Mr. Schumer said that he has told Mr. Paulson it would “cause real problems” for the White House to insist that a stimulus package be linked to permanent tax cuts. One Republican close to the White House said he believed Mr. Paulson and the other pragmatists would ultimately persuade the administration that it would be worth making some concessions to get a rescue package through Congress.

“They’re not going to start off signaling that they’re going to be flexible, but Paulson and Bolten and Gillespie know that this is going to be a negotiation,” said this Republican, speaking on condition of anonymity. “Their view is a stimulus is essential and their No. 1 priority, and therefore everything else has to be negotiable to achieve the priority. It’s a huge shift.”

Mr. Paulson came into the administration viewed as someone who could bridge the divide with Democrats, yet he has had some difficulty doing so. His effort to forge a bipartisan agreement to revamp Social Security never got off the ground, although he was able to nudge the administration toward a more liberal policy of helping homeowners in the subprime mortgage crisis.

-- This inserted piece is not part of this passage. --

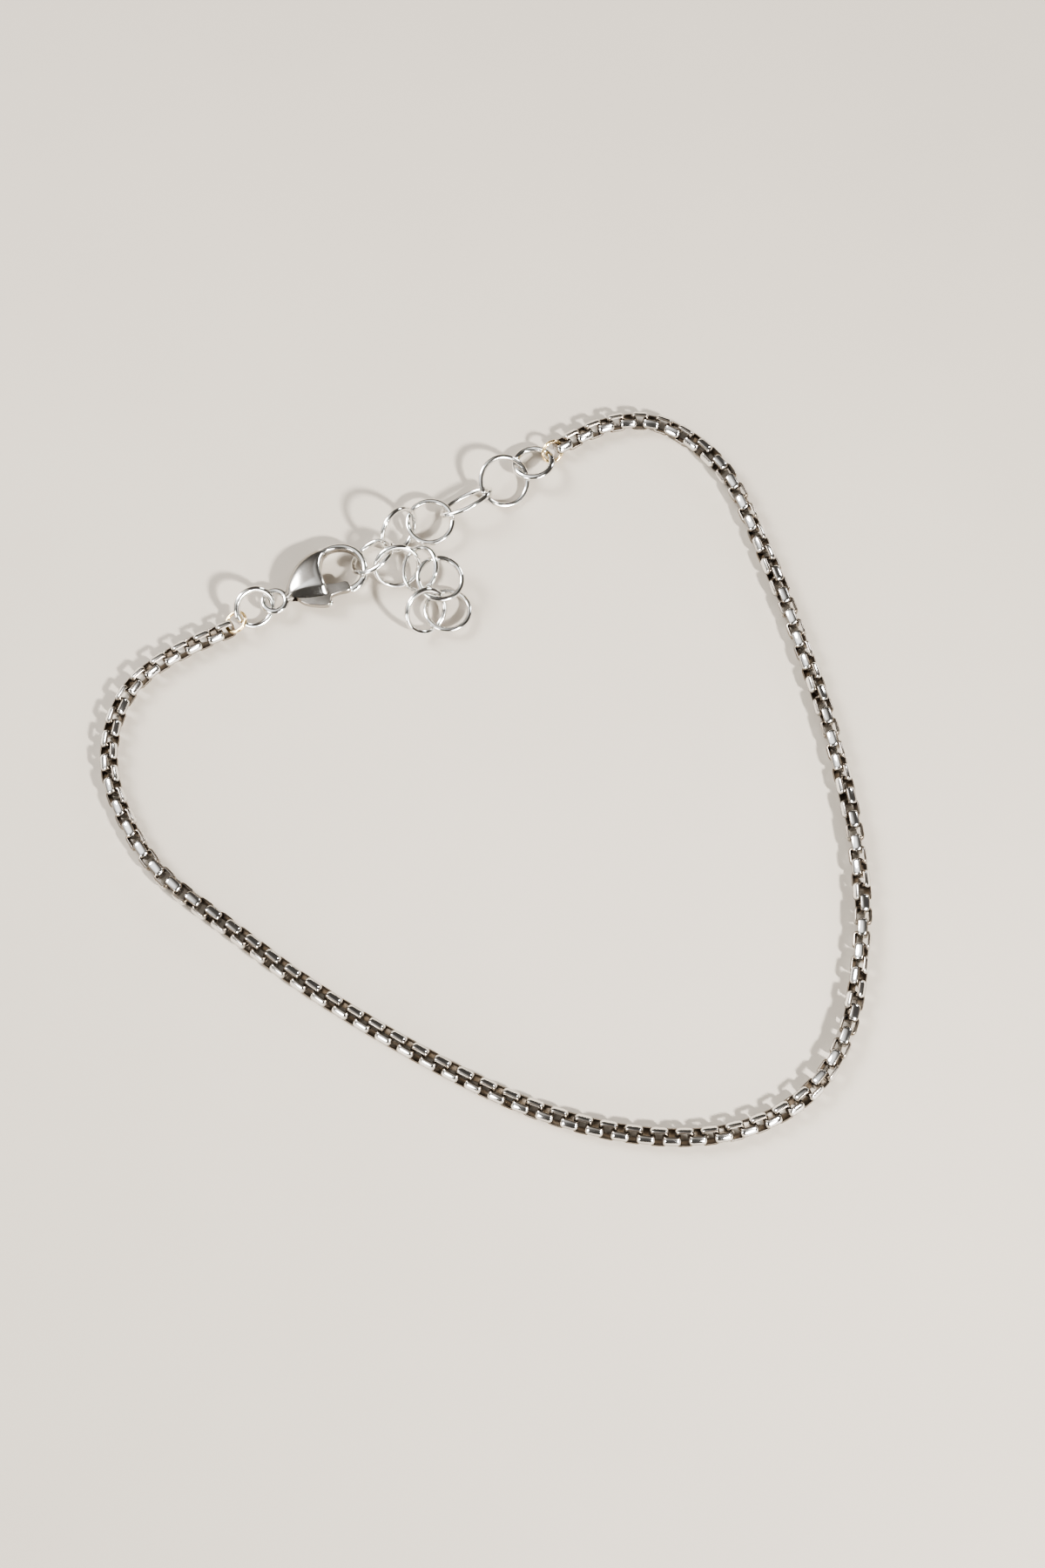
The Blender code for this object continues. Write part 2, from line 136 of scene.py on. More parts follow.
class NodeMaker:
    """Adds nodes to one material or world and links them."""

    def __init__(self, tree: bpy.types.NodeTree) -> None:
        """Keep the node tree.

        Args:
            tree: where the nodes go.
        """
        self.tree = tree

    def add(self, kind: str, settings: dict, inputs: dict, output: int | str = 0) -> Term:
        """Add one node.

        Args:
            kind: the node's type.
            settings: properties set before the sockets.
            inputs: socket name or number, to a value or a link.
            output: the socket that is handed back.

        Returns:
            The chosen output.
        """
        node = self.tree.nodes.new(kind)
        for name, value in settings.items():
            if name == "stops":
                self._set_stops(node.color_ramp, value)
            else:
                setattr(node, name, value)
        for name, value in inputs.items():
            if isinstance(value, Term):
                self.tree.links.new(value.socket, node.inputs[name])
            else:
                node.inputs[name].default_value = value
        return Term(self, node.outputs[output])

    def _set_stops(self, ramp: bpy.types.ColorRamp, stops: list[tuple[float, Row]]) -> None:
        """Set a ramp's stops.

        Args:
            ramp: the ramp to change.
            stops: each stop's place and colour.
        """
        for element in list(ramp.elements)[1:]:
            ramp.elements.remove(element)
        ramp.elements[0].position, ramp.elements[0].color = stops[0]
        for place, colour in stops[1:]:
            ramp.elements.new(place).color = colour

    def place(self) -> Term:
        """Object coordinates of the point that is shaded."""
        return self.add("ShaderNodeTexCoord", {}, {}, "Object")

    def mottle(self, scale: float, detail: float) -> Term:
        """Soft noise over the surface.

        Args:
            scale: how many blotches there are to a metre.
            detail: how many finer layers are added.

        Returns:
            Noise between 0 and 1.
        """
        return self.add("ShaderNodeTexNoise", {}, {"Vector": self.place(), "Scale": scale, "Detail": detail})

    def blend(self, share: Term, first: Row, second: Row) -> Term:
        """Mix two colours.

        Args:
            share: 0 gives the first colour, 1 the second.
            first: red, green and blue.
            second: red, green and blue.

        Returns:
            The mixed colour.
        """
        ends = {0: share, 6: (*first, 1.0), 7: (*second, 1.0)}
        return self.add("ShaderNodeMix", {"data_type": "RGBA"}, ends, 2)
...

As a whole, the economics team has also drawn criticism for overly optimistic economic predictions. At the end of November, on the same day that Ben S. Bernanke, the chairman of the Federal Reserve, hinted strongly that the Fed would lower interest rates to stave off a downturn in the economy, Mr. Paulson and Mr. Lazear offered a rosier economic forecast for 2008.

Mr. Lazear predicted “solid growth,” and Mr. Paulson said the economy remained “broadly healthy,” while adding, “I expect the expansion to continue.”

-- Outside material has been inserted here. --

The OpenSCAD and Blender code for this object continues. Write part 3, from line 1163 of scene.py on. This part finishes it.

On Tuesday, Mr. Lazear defended those predictions, saying they were in keeping with what most economists believed at the time. But he also said that the economic team had known since August, when the housing crisis grew especially acute, that it might have to consider an economic rescue package.

“We still have not heard from the president as to what he wants to do on this,” Mr. Lazear said Tuesday. “He’s been focused on the Middle East.”

Steven R. Weisman contributed reporting.